MERCED — The downtown arts and business community united Saturday to prove again that there's no shortage of art and culture in Merced, and that shops can stay open and thrive on a hot summer evening.
More than 1,000 people walked on Main Street on Saturday night, patronizing shops and taking in the sights and sounds of the 20th Art Hop event, which has been going strong for five years.
"People do get a lot of business," said Art Hop volunteer and Planada resident Irene De La Cruz. "You not only patronize the businesses in downtown Merced, but you get to see local artists."
Art Hop founders Kevin Hammon and Kimberly Zamora started the event to promote local artists through downtown shops. Attendees viewed art for several blocks along Main Street, and could take part in a scavenger hunt that led them to businesses such as Red Sky Comics and Cue Spot Billiards. Blank canvases were set out for those who wanted to try creating some art.

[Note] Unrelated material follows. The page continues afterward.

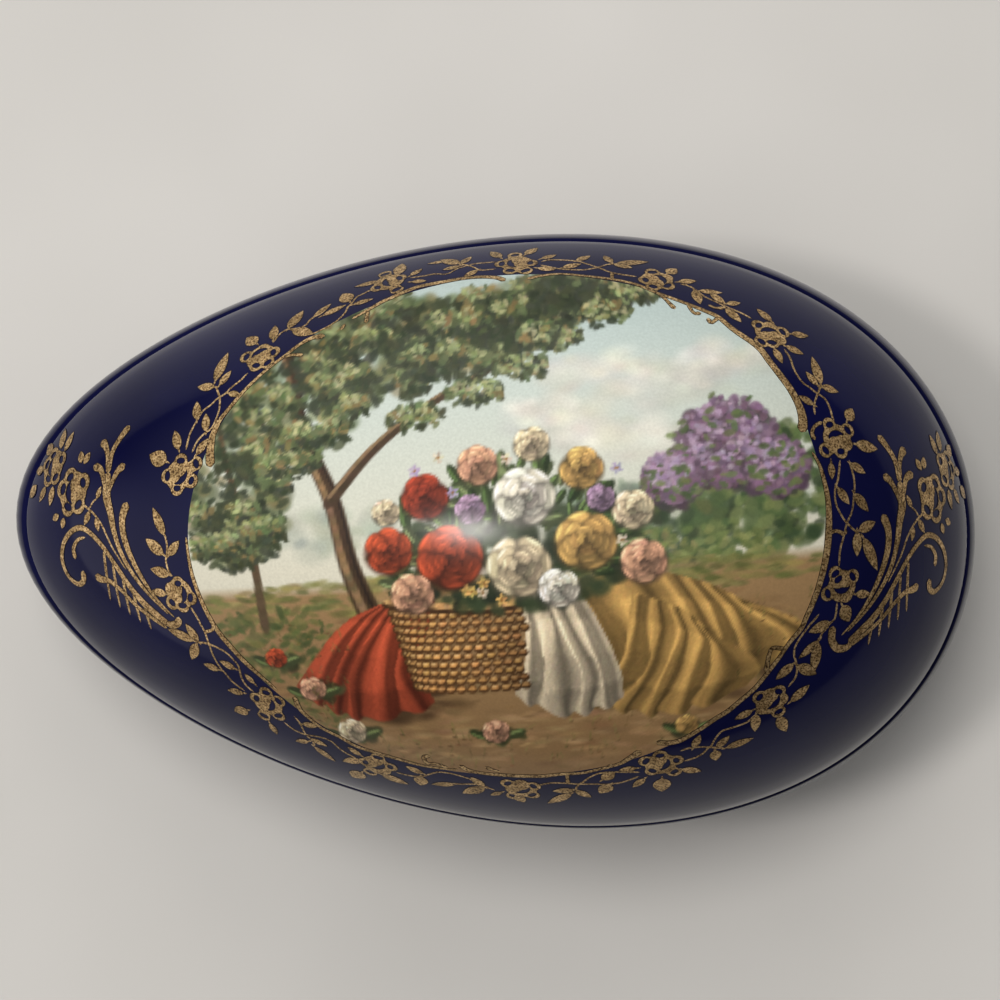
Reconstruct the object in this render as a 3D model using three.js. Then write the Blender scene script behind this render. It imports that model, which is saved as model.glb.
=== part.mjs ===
// Egg trinket box of glazed porcelain, lying on its side: a hollow base on a low oval foot, and a
// hollow lid that lifts off. Millimetres, +Z up, +X towards the blunt end. The origin is under the
// middle of the egg, on the surface that the foot stands on.
import * as THREE from 'three';

// The egg as a whole
const eggLength = 150;
const eggWidth = 92.5;
const bluntness = 0.19;
const seamAboveAxis = 10;

// The porcelain walls, and the collar on the base that keeps the lid in place. The collar stands
// above the seam, inside the lid, and its root runs out into the wall below the seam.
const lidWall = 3.5;
const baseWall = 4;
const collarWall = 2;
const collarHeight = 3;
const collarRoot = 9;
const collarChamfer = 0.5;

// The fit between lid and base, and the rounding of their rims
const collarClearance = 0.5;
const seatGap = 0.3;
const lidRimRadius = 1.4;
const baseRimRadius = 0.9;

// The oval foot, unglazed on its narrow land, with a shallow recess inside it
const footLength = 68;
const footWidth = 36;
const footTowardsBluntEnd = 11;
const footHeight = 1.5;
const footLand = 3;
const footRecess = 1.2;
const recessDraft = 0.4;

// How finely the faces follow the curves
const facesAround = 72;
const lidDomeBands = 12;
const lidHollowBands = 8;
const baseSideBands = 2;
const baseFlankBands = 5;
const baseBellyBands = 4;
const baseHollowBands = 8;
const rimBands = 3;
const bellyAngle = THREE.MathUtils.degToRad(-40);
const rootFindingSteps = 48;

// The outline of the egg from end to end: t runs from -1 at the pointed end to 1 at the blunt end.
function outline(t) {
  return Math.sqrt(Math.max(0, 1 - t * t)) * (1 + bluntness * t);
}

// Where that outline is widest, and how wide it is there.
const widestT = (Math.sqrt(1 + 8 * bluntness * bluntness) - 1) / (4 * bluntness);
const outlinePeak = outline(widestT);

// The egg's outer surface, or a surface parallel to it at a depth inside the wall.
function eggShell(depth) {
  return {
    halfLength: eggLength / 2 - depth,
    radius: eggWidth / 2 - depth,
  };
}

function radiusAt(shell, x) {
  return shell.radius * outline(x / shell.halfLength) / outlinePeak;
}

// A level loop around a shell, at a height above the egg's axis. Every loop has its points at the
// same bearings, seen from above the widest place, so that two loops can be joined face by face.
function levelLoop(shell, height) {
  const centreX = widestT * shell.halfLength;
  const loop = [];
  for (let i = 0; i < facesAround; i += 1) {
    const bearing = 2 * Math.PI * i / facesAround;
    let inside = 0;
    let outside = eggLength;
    for (let step = 0; step < rootFindingSteps; step += 1) {
      const reach = (inside + outside) / 2;
      const x = centreX + reach * Math.cos(bearing);
      const y = reach * Math.sin(bearing);
      const within = Math.abs(x) < shell.halfLength && Math.hypot(y, height) < radiusAt(shell, x);
      if (within) {
        inside = reach;
      } else {
        outside = reach;
      }
    }
    loop.push(new THREE.Vector3(
      centreX + inside * Math.cos(bearing),
      inside * Math.sin(bearing),
      height,
    ));
  }
  return loop;
}

// Level loops from one height to another, evenly spaced by the angle at which they stand around
// the egg's axis. The first one is left out where the loop before this run is already there.
function levelLoops(shell, fromHeight, toHeight, bands, skipFirst) {
  const fromAngle = Math.asin(fromHeight / shell.radius);
  const toAngle = Math.asin(toHeight / shell.radius);
  const loops = [];
  for (let band = skipFirst ? 1 : 0; band <= bands; band += 1) {
    const angle = THREE.MathUtils.lerp(fromAngle, toAngle, band / bands);
    loops.push(levelLoop(shell, shell.radius * Math.sin(angle)));
  }
  return loops;
}

// The point above or below the widest place, where the loops close to a pole.
function pole(shell, height) {
  return [new THREE.Vector3(widestT * shell.halfLength, 0, height)];
}

// A quarter round of loops that turns the outer wall into a flat rim. It starts on the wall, one
// radius away from the rim's height, and ends on the rim. side is 1 for a rim that faces down.
function roundedRim(rimHeight, rimRadius, side) {
  const loops = [];
  for (let band = 0; band <= rimBands; band += 1) {
    const turn = Math.PI / 2 * band / rimBands;
    const depth = rimRadius * (1 - Math.cos(turn));
    const height = rimHeight + side * rimRadius * (1 - Math.sin(turn));
    loops.push(levelLoop(eggShell(depth), height));
  }
  return loops;
}

// An oval loop of the foot, drawn in by an inset.
function footLoop(inset, heightAt) {
  const loop = [];
  for (let i = 0; i < facesAround; i += 1) {
    const bearing = 2 * Math.PI * i / facesAround;
    const x = footTowardsBluntEnd + (footLength / 2 - inset) * Math.cos(bearing);
    const y = (footWidth / 2 - inset) * Math.sin(bearing);
    loop.push(new THREE.Vector3(x, y, heightAt(x, y)));
  }
  return loop;
}

// The height of the egg's underside at a place in plan, measured from the axis.
function underside(shell, x, y) {
  const radius = radiusAt(shell, x);
  return -Math.sqrt(Math.max(0, radius * radius - y * y));
}

// Loops that run from a level loop on the belly to where the foot meets it.
function bellyLoops(shell, start, end) {
  const loops = [];
  for (let band = 1; band <= baseBellyBands; band += 1) {
    const share = band / baseBellyBands;
    loops.push(start.map((from, i) => {
      const x = THREE.MathUtils.lerp(from.x, end[i].x, share);
      const y = THREE.MathUtils.lerp(from.y, end[i].y, share);
      return new THREE.Vector3(x, y, underside(shell, x, y));
    }));
  }
  return loops;
}

// Joins loops into one closed surface. The first and the last loop are poles of a single point.
function closedSurface(loops) {
  const positions = [];
  const starts = [];
  for (const loop of loops) {
    starts.push(positions.length / 3);
    for (const point of loop) {
      positions.push(point.x, point.y, point.z);
    }
  }
  const faces = [];
  for (let level = 0; level + 1 < loops.length; level += 1) {
    const here = starts[level];
    const next = starts[level + 1];
    for (let i = 0; i < facesAround; i += 1) {
      const j = (i + 1) % facesAround;
      if (loops[level].length === 1) {
        faces.push(here, next + i, next + j);
      } else if (loops[level + 1].length === 1) {
        faces.push(here + i, next, here + j);
      } else {
        faces.push(here + i, next + i, next + j);
        faces.push(here + i, next + j, here + j);
      }
    }
  }
  const geometry = new THREE.BufferGeometry();
  geometry.setAttribute('position', new THREE.Float32BufferAttribute(positions, 3));
  geometry.setIndex(faces);
  geometry.computeVertexNormals();
  return geometry;
}

const outer = eggShell(0);
const lidInside = eggShell(lidWall);
const baseInside = eggShell(baseWall);
const collarOutside = eggShell(lidWall + collarClearance);
const collarInside = eggShell(lidWall + collarClearance + collarWall);

// The foot's plane lies a foot's height below the lowest place where the foot meets the belly.
const footJoint = footLoop(0, (x, y) => underside(outer, x, y));
const footPlane = Math.min(...footJoint.map((point) => point.z)) - footHeight;
const recessHeight = footPlane + footRecess;
const floorHeight = recessHeight + baseWall;
const lidSeat = seamAboveAxis + seatGap;

// The lid: its dome from the top down, the rounded rim, the flat seat, and the hollow up to the top.
function lidGeometry() {
  const rim = roundedRim(lidSeat, lidRimRadius, 1);
  const dome = levelLoops(outer, outer.radius, lidSeat + lidRimRadius, lidDomeBands, true);
  const hollow = levelLoops(lidInside, lidSeat, lidInside.radius, lidHollowBands, false);
  return closedSurface([
    pole(outer, outer.radius),
    ...dome.slice(0, -1),
    ...rim,
    ...hollow.slice(0, -1),
    pole(lidInside, lidInside.radius),
  ]);
}

// The base: the hollow from its flat floor up, the collar that stands inside the lid, the seat for
// the lid, the rounded rim, the side down to where the egg is widest, the flank and the belly down
// to the foot, and the recess inside the foot.
function baseGeometry() {
  const collarTop = seamAboveAxis + collarHeight;
  const collarEdge = collarTop - collarChamfer;
  const collarTopOutside = eggShell(lidWall + collarClearance + collarChamfer);
  const collarTopInside = eggShell(lidWall + collarClearance + collarWall - collarChamfer);
  const rootHeight = seamAboveAxis - collarRoot;
  const rim = roundedRim(seamAboveAxis, baseRimRadius, -1).reverse();
  const bellyHeight = outer.radius * Math.sin(bellyAngle);
  const side = levelLoops(outer, seamAboveAxis - baseRimRadius, 0, baseSideBands, true);
  const flank = levelLoops(outer, 0, bellyHeight, baseFlankBands, true);
  const bellyStart = flank[flank.length - 1];
  return closedSurface([
    pole(baseInside, floorHeight),
    ...levelLoops(baseInside, floorHeight, rootHeight, baseHollowBands, false),
    levelLoop(collarInside, seamAboveAxis),
    levelLoop(collarInside, collarEdge),
    levelLoop(collarTopInside, collarTop),
    levelLoop(collarTopOutside, collarTop),
    levelLoop(collarOutside, collarEdge),
    levelLoop(collarOutside, seamAboveAxis),
    ...rim,
    ...side,
    ...flank,
    ...bellyLoops(outer, bellyStart, footJoint),
    footLoop(0, () => footPlane),
    footLoop(footLand, () => footPlane),
    footLoop(footLand + recessDraft, () => recessHeight),
    pole(outer, recessHeight),
  ]);
}

const cobaltGlaze = new THREE.MeshStandardMaterial({ color: 0x14143c, roughness: 0.1, metalness: 0 });

const lid = new THREE.Mesh(lidGeometry(), cobaltGlaze);
lid.name = 'lid';

const base = new THREE.Mesh(baseGeometry(), cobaltGlaze.clone());
base.name = 'base';

const eggBox = new THREE.Group();
eggBox.add(lid, base);
eggBox.position.z = -footPlane;

export default eggBox;
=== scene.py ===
# %% [markdown]
# # An egg box in cobalt blue porcelain
#
# The box is a porcelain egg that lies on its side, about 150 mm long. Its upper part lifts off as a
# lid. The lid has a large painted oval, framed by a fine gold line and a gold garland of roses, on a
# glossy cobalt blue glaze. The base is plain blue outside and white inside.
#
# The lesson goes from the egg's formula to the base, the lid, the painting on it and the gilding,
# and ends with the light. Everything is in metres, in the frame of the model that is loaded first.

# %% The frame
import math

import bmesh
import bpy
import numpy as np
from mathutils import Matrix, Vector
from mathutils.geometry import delaunay_2d_cdt


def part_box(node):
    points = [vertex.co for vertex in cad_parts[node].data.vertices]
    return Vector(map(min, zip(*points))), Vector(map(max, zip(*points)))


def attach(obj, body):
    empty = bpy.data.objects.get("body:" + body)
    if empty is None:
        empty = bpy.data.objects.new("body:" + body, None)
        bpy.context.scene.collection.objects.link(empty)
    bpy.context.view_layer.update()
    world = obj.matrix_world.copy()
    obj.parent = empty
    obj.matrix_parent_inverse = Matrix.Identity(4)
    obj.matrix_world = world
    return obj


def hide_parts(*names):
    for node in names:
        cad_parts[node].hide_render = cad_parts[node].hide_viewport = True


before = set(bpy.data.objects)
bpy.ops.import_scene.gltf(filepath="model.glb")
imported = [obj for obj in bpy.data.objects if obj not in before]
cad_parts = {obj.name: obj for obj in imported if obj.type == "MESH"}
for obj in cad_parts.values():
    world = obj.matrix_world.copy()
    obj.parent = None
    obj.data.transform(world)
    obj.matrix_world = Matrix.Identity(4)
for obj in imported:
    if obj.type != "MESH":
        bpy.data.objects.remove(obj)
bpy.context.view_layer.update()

# %% [markdown]
# ## The egg's formula
#
# An egg is an oval that is a little fuller towards one end. Here its radius at a place x along its
# length is that of an ellipse times a factor that grows towards the blunt end. With a formula, every
# surface of the box can be worked out: the outside, the insides of the walls and the painted oval.

# %% Sizes of the egg, read from the frame
mm = 0.001
base_low, base_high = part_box("base")
lid_low, lid_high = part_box("lid")
egg_length = base_high.x - base_low.x
egg_width = base_high.y - base_low.y
axis_height = lid_high.z - egg_width / 2
lid_seat = lid_low.z - axis_height
collar_top = base_high.z - axis_height
bluntness = 0.19
root_finding_steps = 40
print("egg %.1f x %.1f mm, axis %.1f mm up" % (egg_length / mm, egg_width / mm, axis_height / mm))


# %% Reading many vectors of a mesh at once
def vectors_of(items, name):
    """The vectors with a name, such as co or normal, of all vertices or faces, one row for each."""
    values = np.empty(len(items) * 3)
    items.foreach_get(name, values)
    return values.reshape(-1, 3)


# %% The egg's radius, its normal and level loops around it
def outline(t):
    """The egg's outline from its pointed end, t = -1, to its blunt end, t = 1."""
    return np.sqrt(np.clip(1 - t * t, 0, None)) * (1 + bluntness * t)


widest_t = (math.sqrt(1 + 8 * bluntness**2) - 1) / (4 * bluntness)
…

There was no shortage of art forms on display. Square dancing and Pacific island dancing took place in Bob Hart Square, and bands could be heard at Gottschalk's Music Center and J&R Tacos. A drum circle held court in front of Coffee Bandits.
Featured artist Donny Clark, 37, of Winton showed his mixed-media work, including acrylic paintings and wire sculptures, at Binary Systems Computer Repair.

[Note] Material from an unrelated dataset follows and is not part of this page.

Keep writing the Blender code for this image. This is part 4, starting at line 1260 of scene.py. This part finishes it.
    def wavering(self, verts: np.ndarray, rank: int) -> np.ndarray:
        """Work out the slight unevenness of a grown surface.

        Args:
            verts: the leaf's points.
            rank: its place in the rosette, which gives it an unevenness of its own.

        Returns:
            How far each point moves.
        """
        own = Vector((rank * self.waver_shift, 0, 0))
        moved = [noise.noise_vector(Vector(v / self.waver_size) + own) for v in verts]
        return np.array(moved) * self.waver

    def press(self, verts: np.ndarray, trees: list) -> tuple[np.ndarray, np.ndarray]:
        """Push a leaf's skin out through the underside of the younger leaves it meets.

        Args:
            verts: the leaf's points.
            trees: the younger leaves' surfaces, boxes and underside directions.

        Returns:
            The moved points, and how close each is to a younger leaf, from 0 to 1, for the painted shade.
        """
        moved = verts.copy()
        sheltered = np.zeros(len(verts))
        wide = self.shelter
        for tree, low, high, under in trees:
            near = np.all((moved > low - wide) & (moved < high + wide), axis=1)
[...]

Clark said the event is a good avenue to promote area artists and get people involved.
"Why buy something that has been mass-produced when you can buy an original work that someone spent a good amount of time and energy creating? To me, that is very important," Clark said. "It shows that the community is all being tied together and helps promote those arts like they would in the big major cities."
Atwater resident Leticia Brown said the event gives a new perspective to people who don't normally visit downtown Merced.
"It's not just the mall. It's not just a farm community. There's culture it's good to support that," Brown said.
Despite the triple-digit heat, 38-year-old Delia Lua of Merced and her daughters came to check out the event.
"When we first arrived, my daughters were like, 'This is too hot, let's go back.' But once they started walking around and seeing things, they really enjoyed it. And now it's starting to cool down, it's even better," she said.
Artist Tony Rush, 26, of Merced, who had his paintings on display for the first time at the Art Hop, said he was aiming to have fun and meet people.
"I think that's what it's all about, you know? Culture trying to spread the culture and socialize," he said.